Alternative Credit Investments
- Company type: Public
- Traded as: LSE: ACI
- Founded: 2014; 12 years ago
- Fate: Acquired by Waterfall Asset Management
- Headquarters: London, England
- Key people: Stuart Cruickshank (chair)
- Website: www.pollenstreetsecuredlending.com

= Alternative Credit Investments =

British investment trust

Alternative Credit Investments, formerly Pollen Street Secured Lending and, before that, P2P Global Investments, is a British investment trust. The company invests in consumer and small and medium-sized enterprise loans and in corporate trade receivables.
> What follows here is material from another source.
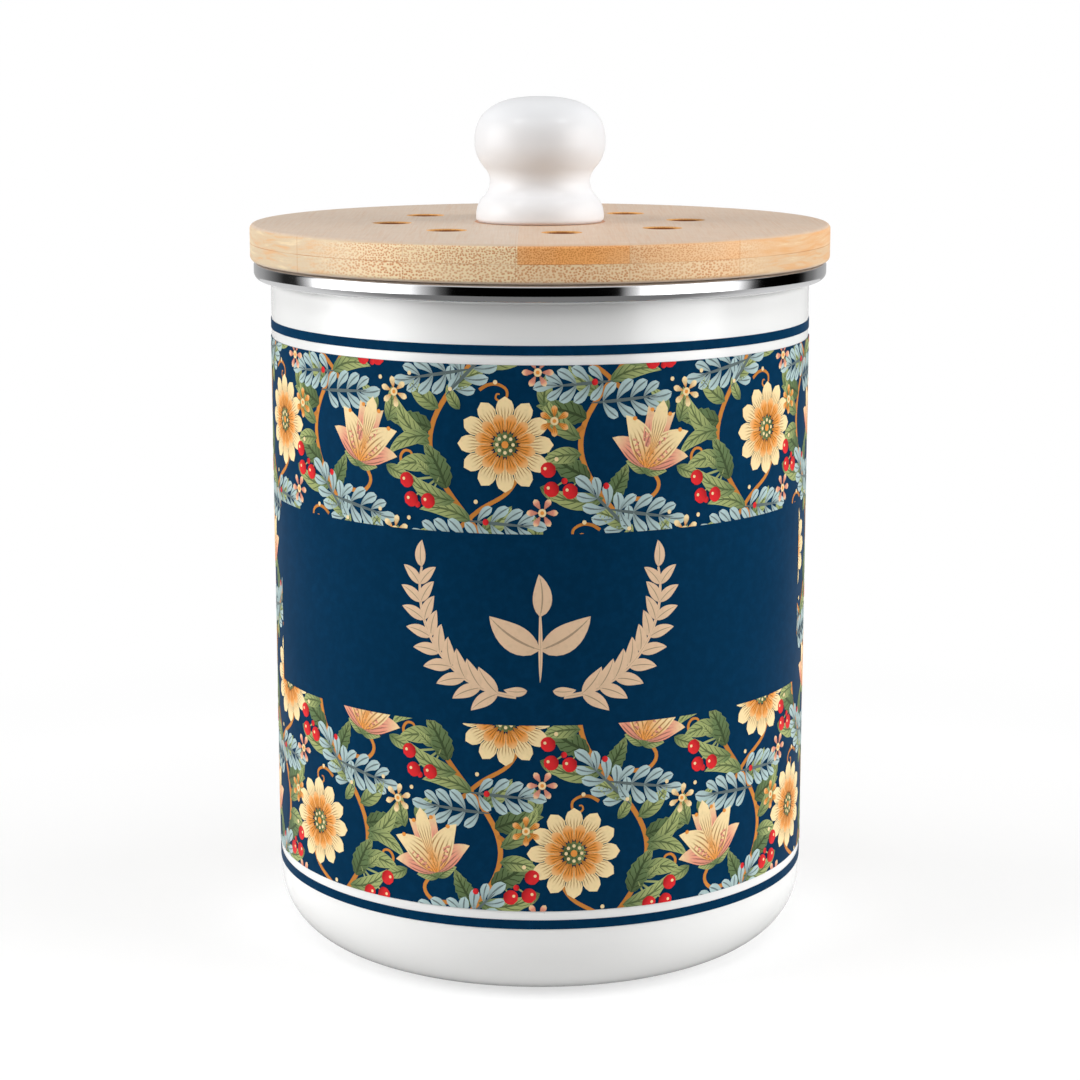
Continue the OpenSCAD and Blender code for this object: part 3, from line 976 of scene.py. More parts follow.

Launched in May 2014, the company was listed on the London Stock Exchange and was a constituent of the FTSE 250 Index. The chairman is Stuart Cruickshank. On 17 September 2019 the company changed its name from P2P Global Investments plc to Pollen Street Secured Lending plc, and on 20 October 2020 the company changed its name to Alternative Credit Investments plc.

In November 2020, Waterfall Asset Management made an agreed offer to acquire the company. On 11 March 2021 the High Court sanctioned the company's GBP 639.2 million takeover by US-based Waterfall Asset Management. Its shares in London were suspended on 15 March 2021 and delisted the day after.